Fatigue is the number one symptom reported by people living with MS. But because it is “hidden,” it can be frustrating to get others to understand what you are feeling.
You may feel that only people with MS truly understand. But it’s important to talk about it to your family, friends, and coworkers. Otherwise, they might interpret your fatigue as laziness or lack of interest.
With some planning, You CAN talk to others about your fatigue!
Talk to your family
- Explain fatigue to children in ways they can understand. For younger children, it may be enough to explain that it is part of your MS. Explain what it feels like to older children in your own words.
- Plan to participate in family chores, like cooking or cleaning, around your other activities, including rest breaks.
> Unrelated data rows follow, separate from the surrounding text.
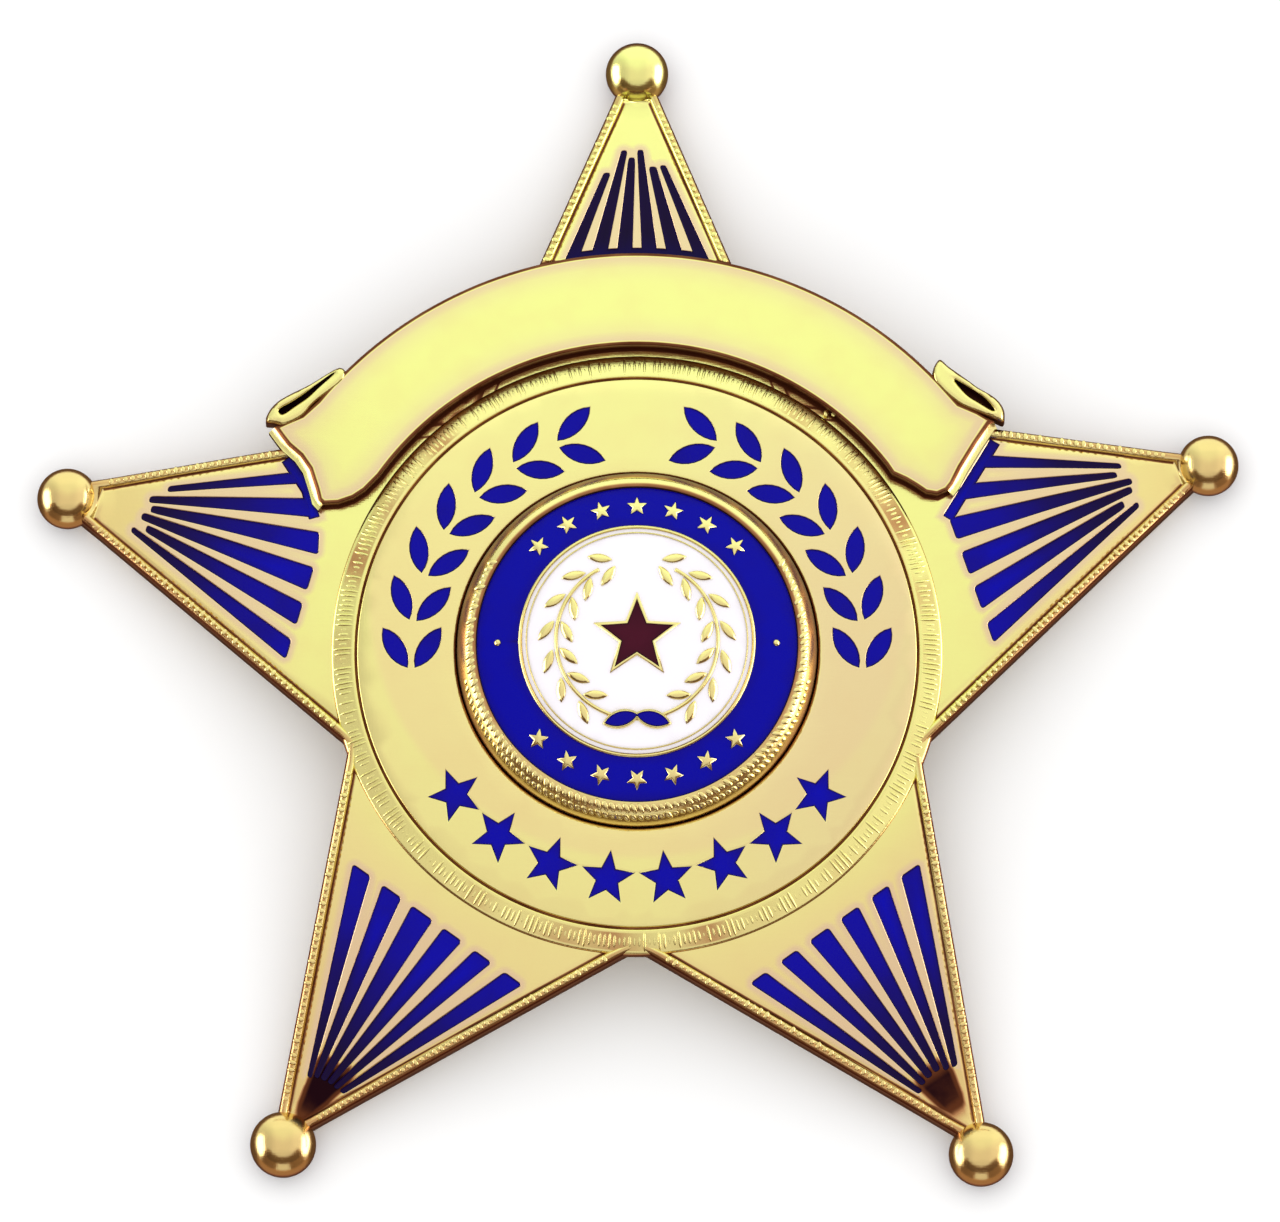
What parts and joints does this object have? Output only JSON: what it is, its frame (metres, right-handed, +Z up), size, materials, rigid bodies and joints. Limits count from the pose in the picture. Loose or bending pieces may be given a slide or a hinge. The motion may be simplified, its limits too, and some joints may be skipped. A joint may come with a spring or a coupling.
{
  "type": "sheriff star badge",
  "caption": "Domed star badge with ball tips, blue enamel rays, a blank ribbon banner, an ornamented raised ring and an applied round enamelled seal, with a brooch pin behind.",
  "frame": {"origin": "middle of the badge's outline, on the surface that it lies on", "axes": "+Z up out of the front face, +Y towards the top point, +X to the right seen from the front"},
  "size_m": [0.0722, 0.07, 0.0104],
  "materials": {
    "gold": "polished gold plate",
    "enamel_blue": "glossy royal blue enamel",
    "enamel_white": "glossy white enamel",
    "enamel_maroon": "glossy maroon enamel"
  },
  "bodies": {
    "root": {"star_body": "gold", "seal_disc": "gold", "seal_ring_enamel": "enamel_blue", "seal_field_enamel": "enamel_white", "seal_star_enamel": "enamel_maroon", "seal_ribbon_enamel": "enamel_blue", "ray_enamel_right": "enamel_blue", "ray_enamel_top": "enamel_blue", "ray_enamel_left": "enamel_blue", "ray_enamel_lower_left": "enamel_blue", "ray_enamel_lower_right": "enamel_blue", "laurel_enamel_left": "enamel_blue", "laurel_enamel_right": "enamel_blue", "star_row_enamel": "enamel_blue", "brooch_pin": "gold"}
  },
  "joints": []
}
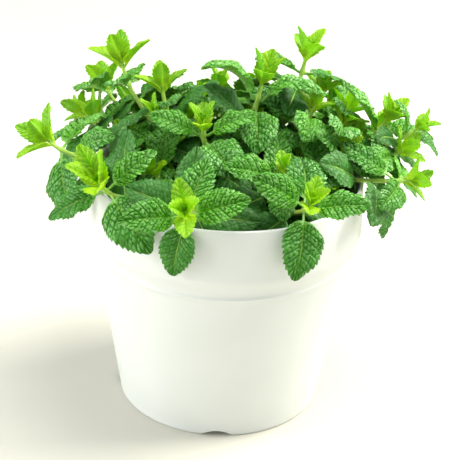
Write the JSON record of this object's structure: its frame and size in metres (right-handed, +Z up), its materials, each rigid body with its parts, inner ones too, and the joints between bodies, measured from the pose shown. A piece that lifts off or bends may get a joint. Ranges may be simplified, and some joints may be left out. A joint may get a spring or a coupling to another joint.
{
  "type": "potted mint plant",
  "caption": "Bushy mint plant with toothed, quilted leaves in opposite pairs, growing in a tapered white plastic pot filled with soil.",
  "frame": {"origin": "centre of the pot's foot, on the surface that the pot stands on", "axes": "+Z up along the pot's axis, -Y towards the front, +X to the right seen from the front"},
  "size_m": [0.233, 0.1904, 0.2046],
  "materials": {
    "pot": "satin",
    "soil": "matte",
    "stem": "satin",
    "leaf": "satin"
  },
  "bodies": {
    "root": {"leaf_pair_01_upper": "leaf", "leaf_pair_02_upper": "leaf", "leaf_pair_03_upper": "leaf", "leaf_pair_04_lower": "leaf", "leaf_pair_04_upper": "leaf", "leaf_pair_05_upper": "leaf", "leaf_pair_06_lower": "leaf", "leaf_pair_06_upper": "leaf", "leaf_pair_07_upper": "leaf", "leaf_pair_08_lower": "leaf", "leaf_pair_08_upper": "leaf", "leaf_pair_09_upper": "leaf", "leaf_pair_10_lower": "leaf", "leaf_pair_10_upper": "leaf", "leaf_pair_11_lower": "leaf", "leaf_pair_11_upper": "leaf", "leaf_pair_12_upper": "leaf", "leaf_pair_13_lower": "leaf", "leaf_pair_13_upper": "leaf", "leaf_pair_14_lower": "leaf", "leaf_pair_14_upper": "leaf", "leaf_pair_15_lower": "leaf", "leaf_pair_15_upper": "leaf", "leaf_pair_16_lower": "leaf", "leaf_pair_16_upper": "leaf", "leaf_pair_17_lower": "leaf", "leaf_pair_17_upper": "leaf", "leaf_pair_18_upper": "leaf", "leaf_pair_19_upper": "leaf", "leaf_pair_20_lower": "leaf", "leaf_pair_20_upper": "leaf", "leaf_pair_21_lower": "leaf", "leaf_pair_21_upper": "leaf", "leaf_pair_22_upper": "leaf", "leaf_pair_23_upper": "leaf", "pot": "pot", "soil": "soil", "stem_01": "stem", "stem_02": "stem", "stem_03": "stem", "stem_04": "stem", "stem_05": "stem", "stem_06": "stem", "stem_07": "stem", "stem_08": "stem", "stem_09": "stem", "stem_10": "stem", "stem_11": "stem", "stem_12": "stem", "stem_13": "stem", "stem_14": "stem", "stem_15": "stem", "stem_16": "stem", "stem_17": "stem", "stem_18": "stem", "stem_19": "stem", "stem_20": "stem", "stem_21": "stem", "stem_22": "stem", "stem_23": "stem"}
  },
  "joints": []
}
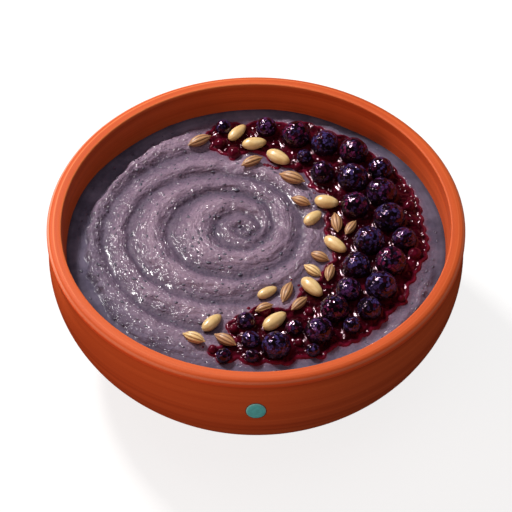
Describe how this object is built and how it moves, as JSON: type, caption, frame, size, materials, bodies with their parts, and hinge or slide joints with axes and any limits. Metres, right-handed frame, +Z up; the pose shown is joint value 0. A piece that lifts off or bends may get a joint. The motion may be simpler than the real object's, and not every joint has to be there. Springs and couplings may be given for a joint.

This will help your family understand that you are actively managing your fatigue, and that you are not lazy.
- Proactively managing your energy by pacing your activities, along with restorative sleep at night and rest breaks before becoming overly fatigued, will help educate others by your actions that "You Can".
Talk to your friends
- Share your personal experiences with fatigue in ways your friends can understand. Try comparing it to the flu.
- Give friends written materials about MS and fatigue.
- Don’t feel like you have to explain it every time. It’s OK to just say you’re tired. If you follow the two steps above, your friends will understand.
Talk to your coworkers
- Accommodate your work to your fatigue, so people can see that you are carrying your workload, but in a slightly different way.
- Give coworkers written materials about MS and fatigue (if you have disclosed your MS at work).
- Talk about fatigue in ways your coworkers may understand, Try comparing it to running a 10-mile race.
- Don’t feel like you have to explain it every time. Choose when and where to talk about your MS.
Author: Cindy Gackle, OTR, University of Minnesota Medical Center, Fairview; Can Do Multiple Sclerosis.